Людовику XIV надо было навязать религию по-французски, упорядоченную и естественную, как сады Ле-Нотра. Следуя советам Ламота Левайе, чье влияние было основано на почтении к Ришелье, Мазарини и королеве-матери, король не запрещал разногласий, но усмирял крайности. Нужно ли, как считают янсенисты, подчинить античную философию католической догме? Является ли вольнодумством изображение на холсте, на сцене и в танце великих мифологических героев? Язычество Олимпа не умаляет ценности жертвы, принесенной на Голгофе: это неравнозначные величины, и можно почитать Сына Господня, не отметая аллегорий Античности. Людовик XIV не считает богохульством представлять богов, играть Нептуна или Юпитера.
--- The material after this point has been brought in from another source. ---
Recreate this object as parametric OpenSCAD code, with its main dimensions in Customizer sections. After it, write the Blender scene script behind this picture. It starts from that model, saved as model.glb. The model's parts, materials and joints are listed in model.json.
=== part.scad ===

Он вполне мог бы сказать:
Есть запрещенные утехи — это да;
Но с небом человек устроится всегда.
Для разных случаев, встречающихся в мире.
Наука есть о том, как совесть сделать шире
И как оправдывать греховные дела
Тем, что в намеренье не заключалось зла[145].
Злоба духовенства во главе с Ардуэном де Перефиксом, дворянства с Конти, чиновников с Ламуаньоном противостояла его стремлению к разумному равновесию в религиозной доктрине: «Конечно, всякому не верьте без разбору и будьте вдумчивы, произнося свой суд». Более того, обнаружились разветвления и сети, ускользавшие от него и, возможно, подпитывавшиеся требованиями Фронды. Даже распущенное, Братство Святого Причастия действует, плетет заговоры против его идеала жизни и равновесия. Попытка прижать к ногтю клерикалов, возвещающих непреложную истину, сопряжена с риском подвергнуть угрозе свою власть. Но главное — вызвать гнев королевы-матери.